The rules also define a bona fide “wellness” program as a program that is “reasonably designed to promote health or prevent disease.” A wellness program must also be “voluntary,” meaning that the employer:

  • Does not require an employee to participate in such a program;
  • Does not deny coverage under any of its group health plans or deny particular benefits packages within a group health plan or limit the extent of such coverage, except for allowed incentives; and
  • Does not take any other adverse employment action or retaliate against, interfere with, coerce, intimidate, or threaten employees who choose not to participate in a wellness program or who fail to achieve certain health goals.

Protections for Confidentiality and Mandatory Notices

Finally, the rules state that employers can only access medical information collected through an employee wellness program in the aggregate and in terms that do not disclose the identity of specific individuals taking part in the program, except as necessary to administer the health plan.
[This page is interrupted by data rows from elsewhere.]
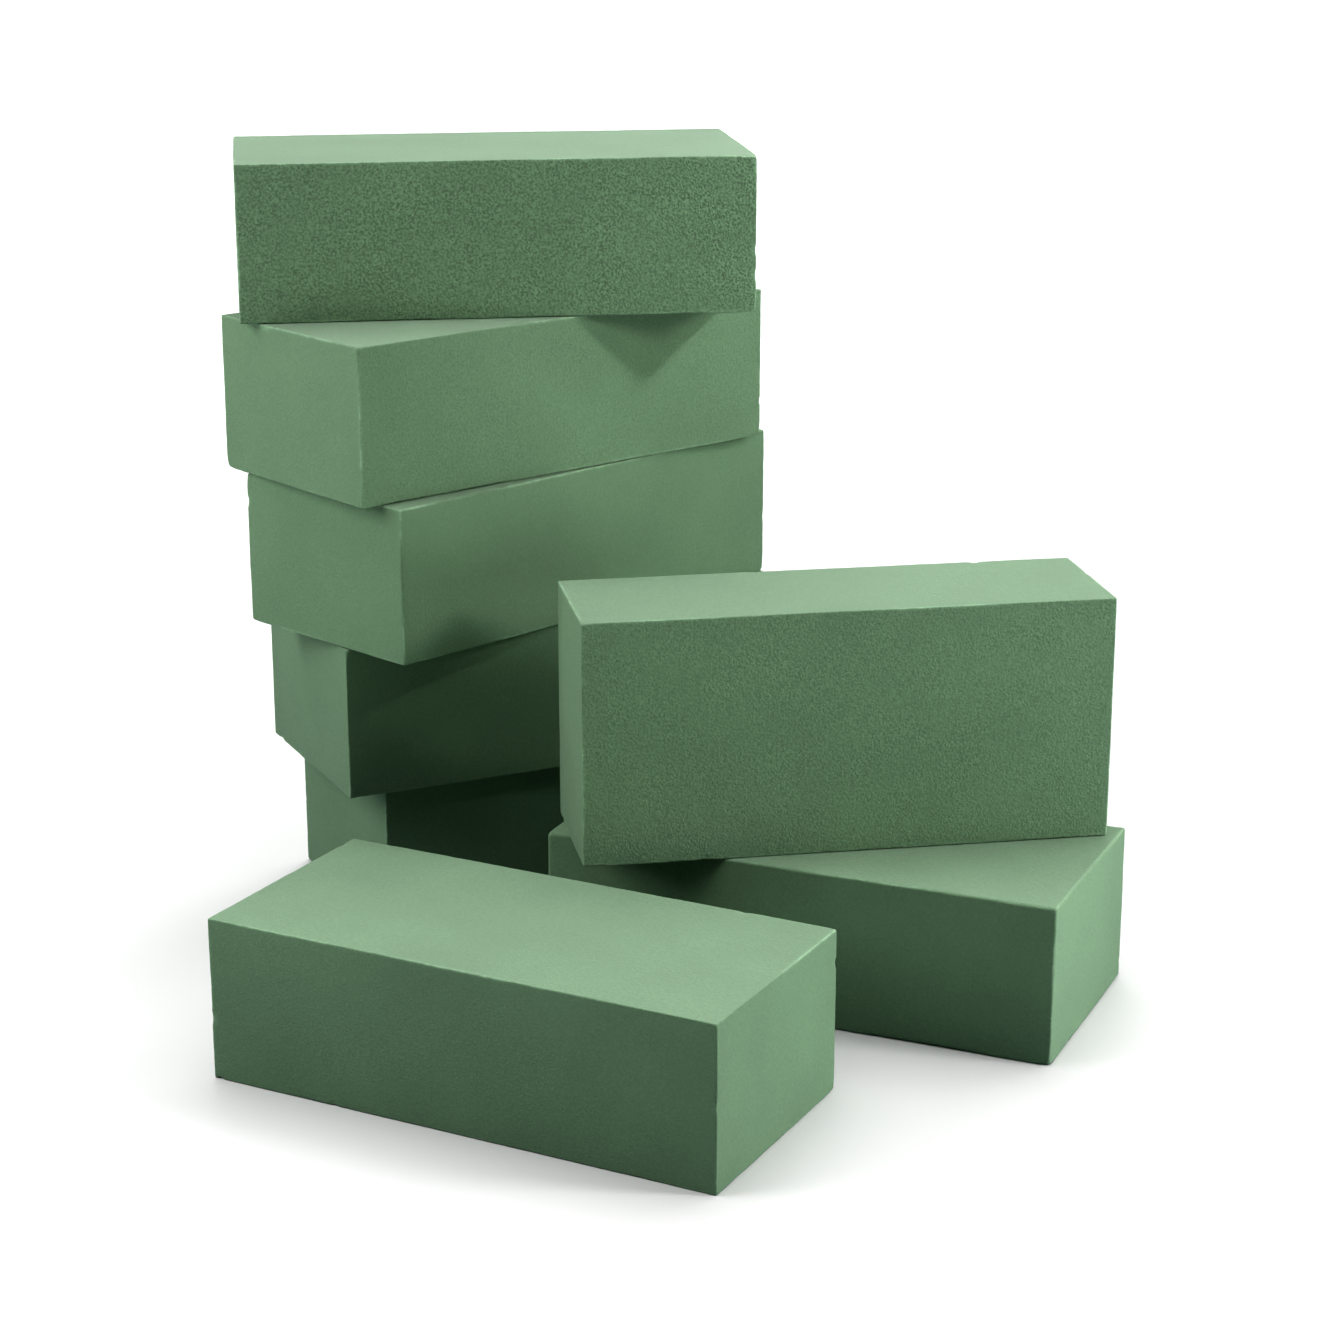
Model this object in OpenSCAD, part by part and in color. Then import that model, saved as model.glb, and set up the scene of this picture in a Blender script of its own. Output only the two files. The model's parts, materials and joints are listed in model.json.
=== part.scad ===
// Set of loose floral foam bricks: a stack of five, each turned on the one
// below it, a pair with one brick on edge across a flat one, and one in front.
// Millimetres, +Z up. The origin is the middle of the set's footprint, on the
// surface that the bricks stand on.

/* [Brick] */
// Length of a brick
brick_length = 230; // [180:1:240]
// Width of a brick
brick_width = 107; // [80:1:120]
// Thickness of a brick
brick_height = 70; // [50:1:85]
// Radius of the softened edges
edge_radius = 1.2; // [0.4:0.1:3]
// Gap left between a brick and the one that it lies on, so that their solids never share space
rest_gap = 0.02; // [0.01:0.01:0.2]

/* [Stack of five: x, y, turn about Z] */
// Bottom brick of the stack
stack_place_1 = [0, 0, 27]; // [-180:0.5:180]
// Second brick of the stack
stack_place_2 = [-11.5, -18.5, 25.5]; // [-180:0.5:180]
// Third brick of the stack
stack_place_3 = [-21.5, -23, 45.5]; // [-180:0.5:180]
// Fourth brick of the stack
stack_place_4 = [-27.5, -26, 40.5]; // [-180:0.5:180]
// Top brick of the stack
stack_place_5 = [-31, -17.5, 8]; // [-180:0.5:180]

/* [Bricks beside the stack: x, y, turn about Z] */
// Flat brick at the right
right_flat_place = [124.5, -156, -23.5]; // [-300:0.5:300]
// Brick on edge, standing across the flat one
right_upright_place = [122, -149.5, 10]; // [-300:0.5:300]
// Brick at the front
front_place = [-8.5, -267, -27.5]; // [-300:0.5:300]

/* [Hidden] */

arc_segments = 32;
foam_green = [0.45, 0.60, 0.45];

// Half of what a turned outline with rounded corners reaches along X or along Y.
function half_reach_x(place, size) =
    abs(cos(place.z)) * (size.x / 2 - edge_radius)
    + abs(sin(place.z)) * (size.y / 2 - edge_radius) + edge_radius;
function half_reach_y(place, size) =
    abs(sin(place.z)) * (size.x / 2 - edge_radius)
    + abs(cos(place.z)) * (size.y / 2 - edge_radius) + edge_radius;

flat_size = [brick_length, brick_width, brick_height];
upright_size = [brick_length, brick_height, brick_width];

// Every brick as its place and its size in the way that it lies.
all_bricks = [
    [stack_place_1, flat_size],
    [stack_place_2, flat_size],
    [stack_place_3, flat_size],
    [stack_place_4, flat_size],
    [stack_place_5, flat_size],
    [right_flat_place, flat_size],
    [right_upright_place, upright_size],
    [front_place, flat_size]
];

low_x = min([for (b = all_bricks) b[0].x - half_reach_x(b[0], b[1])]);
high_x = max([for (b = all_bricks) b[0].x + half_reach_x(b[0], b[1])]);
low_y = min([for (b = all_bricks) b[0].y - half_reach_y(b[0], b[1])]);
high_y = max([for (b = all_bricks) b[0].y + half_reach_y(b[0], b[1])]);
footprint_middle = [(low_x + high_x) / 2, (low_y + high_y) / 2, 0];

// A rectangle with rounded corners, centred.
module rounded_outline(x, y) {
    square([x - 2 * edge_radius, y], center = true);
    square([x, y - 2 * edge_radius], center = true);
    for (sx = [-1, 1], sy = [-1, 1])
        translate([sx * (x / 2 - edge_radius), sy * (y / 2 - edge_radius)])
            circle(r = edge_radius, $fn = arc_segments);
}

// One block of foam with all its edges softened, standing on Z = 0.
module foam_block(size) {
    translate([0, 0, size.z / 2])
        intersection() {
            linear_extrude(height = size.z, center = true)
                rounded_outline(size.x, size.y);
            rotate([90, 0, 0])
                linear_extrude(height = size.y, center = true)
                    rounded_outline(size.x, size.z);
            rotate([90, 0, 90])
                linear_extrude(height = size.x, center = true)
                    rounded_outline(size.y, size.z);
        }
}

// A block of foam at its place in the set, with its underside at the height base_z.
module placed_brick(place, size, base_z) {
    color(foam_green)
        translate([place.x, place.y, base_z] - footprint_middle)
            rotate([0, 0, place.z])
                foam_block(size);
}

// A brick of the stack lies on the ones below it.
module stack_brick(level, place) {
    placed_brick(place, flat_size, (level - 1) * (brick_height + rest_gap));
}

module stack_brick_1() { stack_brick(1, stack_place_1); }
module stack_brick_2() { stack_brick(2, stack_place_2); }
module stack_brick_3() { stack_brick(3, stack_place_3); }
module stack_brick_4() { stack_brick(4, stack_place_4); }
module stack_brick_5() { stack_brick(5, stack_place_5); }
module right_flat_brick() { placed_brick(right_flat_place, flat_size, 0); }
module right_upright_brick() { placed_brick(right_upright_place, upright_size, brick_height + rest_gap); }
module front_brick() { placed_brick(front_place, flat_size, 0); }

stack_brick_1();
stack_brick_2();
stack_brick_3();
stack_brick_4();
stack_brick_5();
right_flat_brick();
right_upright_brick();
front_brick();
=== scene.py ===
import itertools
import json
import math

import bpy
import numpy as np
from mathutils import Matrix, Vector


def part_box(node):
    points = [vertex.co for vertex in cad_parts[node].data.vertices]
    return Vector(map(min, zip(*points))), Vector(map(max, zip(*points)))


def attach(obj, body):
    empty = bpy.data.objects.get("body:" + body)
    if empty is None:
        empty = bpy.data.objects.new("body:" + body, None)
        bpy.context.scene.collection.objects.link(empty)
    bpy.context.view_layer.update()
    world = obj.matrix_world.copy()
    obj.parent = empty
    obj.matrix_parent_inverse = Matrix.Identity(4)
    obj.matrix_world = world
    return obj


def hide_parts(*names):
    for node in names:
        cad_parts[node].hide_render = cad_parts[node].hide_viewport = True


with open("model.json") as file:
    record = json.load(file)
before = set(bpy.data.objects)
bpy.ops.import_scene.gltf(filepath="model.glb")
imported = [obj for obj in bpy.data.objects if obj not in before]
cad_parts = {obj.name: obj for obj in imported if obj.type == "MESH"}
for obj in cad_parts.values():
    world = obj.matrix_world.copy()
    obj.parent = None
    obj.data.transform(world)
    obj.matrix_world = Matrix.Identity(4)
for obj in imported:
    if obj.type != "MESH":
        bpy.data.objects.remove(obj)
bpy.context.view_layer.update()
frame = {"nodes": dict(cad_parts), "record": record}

MM = 0.001

# Camera. Its place is measured from the middle of the bottom brick of the stack.
CAMERA_LENS = 80.0
CAMERA_SENSOR = 36.0
CAMERA_RIGHT = 0.050
CAMERA_BACK = 1.375
CAMERA_HEIGHT = 0.510
CAMERA_PITCH = 16.7

# Mesh of a brick: narrow steps where an edge rounds over, wider ones on the flats.
RIM_STEP = 0.25 * MM
RIM_GROWTH = 1.25
RIM_ROWS = 8
FLAT_STEP = 1.4 * MM

# Shape of a brick's worn surface. Every depth goes into the brick, never out of it.
# A length is the size of the noise that varies the thing.
EDGE_RADIUS = 0.45 * MM
EDGE_RADIUS_CHANGE = 0.35 * MM
EDGE_RADIUS_LENGTHS = (9 * MM, 31 * MM)
CORNER_RADIUS_GROWTH = 2.0 * MM
CORNER_RADIUS_LENGTH = 60 * MM
CORNER_REACH = 4 * MM
WAVE_DEPTH = 0.16 * MM
WAVE_LENGTH = 34 * MM
GRAIN_DEPTH = 0.08 * MM
GRAIN_LENGTH = 2.8 * MM
CRUMBLE_DEPTH = 0.14 * MM
CRUMBLE_LENGTH = 4 * MM
CRUMBLE_REACH = 3 * MM
NICK_COUNT = 12
NICK_REACH = (1.2 * MM, 4.0 * MM)
NICK_DEPTH = (0.15 * MM, 0.6 * MM)
EDGE_WEAR_REACH = 0.8 * MM
RUBBED_LENGTH = 38 * MM

# How much rounder the edges of a brick are than usual.
EDGE_SOFTNESS = {"right_flat_brick": 2.2, "stack_brick_3": 1.5, "stack_brick_1": 1.3}

# How strong the grain of a brick's long sides is. Other faces have the plain grain.
PLAIN_GRAIN = 0.30
SIDE_GRAIN = {"stack_brick_5": 1.4, "right_upright_brick": 0.8, "stack_brick_4": 0.5}

# Sizes of the foam's surface patterns, and how deep two of them look.
PATCH_SIZE = 45 * MM
GRAIN_PATCH_SIZE = 16 * MM
PEBBLE_SIZE = 1.05 * MM
PEBBLE_RELIEF = 0.45 * MM
CELL_SIZE = 0.6 * MM
CELL_RELIEF = 0.08 * MM
DUST_SIZE = 0.5 * MM

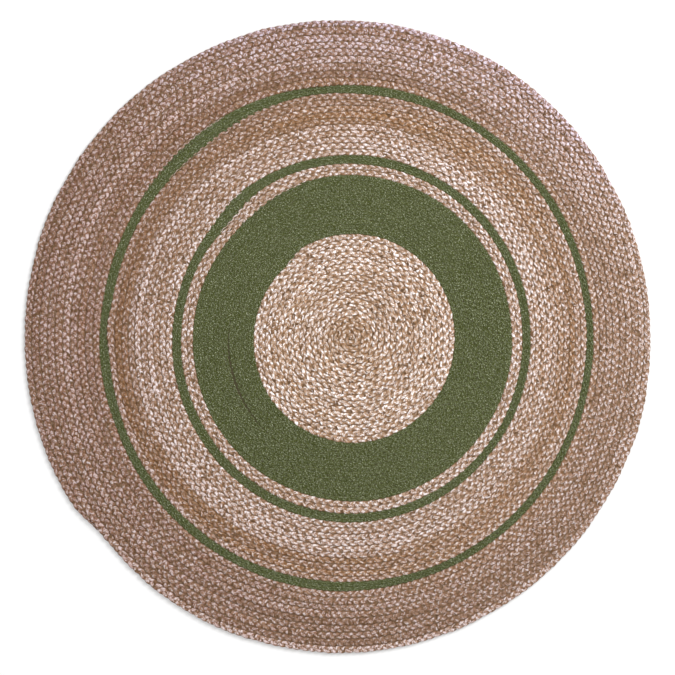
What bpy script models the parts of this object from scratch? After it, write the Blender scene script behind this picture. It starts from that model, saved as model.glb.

To further ensure that employers abide by provisions of the ADA and GINA regarding confidentiality, the rules require that employers provide participating employees and their spouses with a “plain language” notice that describes:

  • The type of medical information that will be obtained and the specific purposes for which the medical information will be used; and
  • The restrictions on the disclosure of the employee or spouse’s medical information, the employer representative or other parties with whom the information will be shared, as well as the measures that will be taken to ensure that medical information is not improperly disclosed.

The EEOC has promised to publish a model notice for employees (but not for spouses) by mid-June 2016.

******

The EEOC’s rules regarding the cap on financial incentives and penalties, as well as the confidentiality notice requirements, apply to all plans beginning January 1, 2017. The balance of the rules, however, are considered clarification of existing law and therefore employers should assess their wellness programs immediately to ensure full compliance.